House debates

Monday, 1 December 2014

Constituency Statements

Glowrey, Dr Sister Mary

10:33 am

Photo of Josh FrydenbergJosh Frydenberg (Kooyong, Liberal Party) Share this | Hansard source

A few weeks ago I was visited by a constituent, Robyn Fahy, and a friend, Karin Clark, wife of Robert Clarke, member for Box Hill. They came to inform me of an exciting new development which has seen Dr Sister Mary Glowrey become only the second Australian to be on the official path to canonisation, after Saint Mary MacKillop. Dr Sister Glowrey was a remarkable women whose story needs to be told, as her selfless contribution to the betterment of humanity is an example to us all.

Born on 23 June 1887 in Birregurra, in the Western District of Victoria, Mary Glowrey was the third of nine children. Displaying immense academic talent early, Mary, on scholarship at South Melbourne College, matriculated at age 14 before graduating from the University of Melbourne in arts and medicine in 1910. After her first medical position at Christchurch Hospital in New Zealand, Mary moved to the Victorian Eye and Ear Hospital and St Vincent's Hospital, where she looked set for a distinguished local career in medicine. In 1916, she established the Catholic Women's Social Guild and became its first president; it was later to be known as the Catholic Women's League.
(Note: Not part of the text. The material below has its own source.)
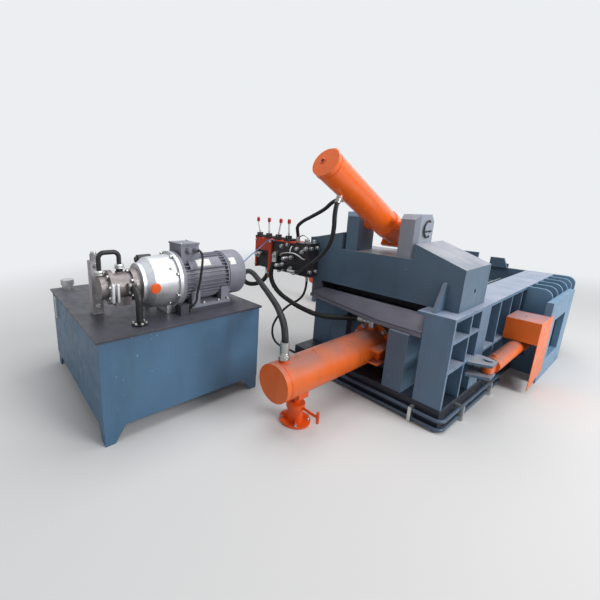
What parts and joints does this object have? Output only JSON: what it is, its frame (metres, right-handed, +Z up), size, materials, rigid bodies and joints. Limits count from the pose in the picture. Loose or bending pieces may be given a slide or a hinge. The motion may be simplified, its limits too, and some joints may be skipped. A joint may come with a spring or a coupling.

In my electorate of Kooyong, she set up baby clinics in Camberwell with Dr Eileen Fitzgerald. As she was, for a time, based at the beautiful Carmelite Monastery around the corner in Kew—and with a younger brother at Xavier College in Kew—we formally claim her as one of our own in Kooyong.

But it was one event that changed her life forever. She read a pamphlet about the high infant mortality rate in India and the lack of medical missionaries. This was, for Mary, her calling. She made her trip to India, arriving in Madras in 1920. It was there that she established the Catholic Hospital Association of India, which now assists 21 million people every year. As the first nun to work as a doctor, her efforts were acknowledged both near and far, with Pope Pius XI bestowing a special blessing on her endeavours as a medical missionary and the Guntur nuns of her order saying she 'created the association out of nothing'.

It was therefore particularly pleasing that, just the other week, when Prime Minister Tony Abbott hosted a special dinner in Melbourne in honour of visiting Indian Prime Minister Narendra Modi, he acknowledged the work of Dr Sister Mary Glowrey and gave his support for her canonisation. Sister Glowrey was indeed someone special. I join with so many people across the Australian community, including Cardinal Pell, Archbishop Hart and Archbishop Fisher, in recognising her substantial contribution and her example of faith and love as one which we hope sees her canonised as Australia's second saint. Her efforts of yesterday provide a bridge between the Australian and Indian people of today.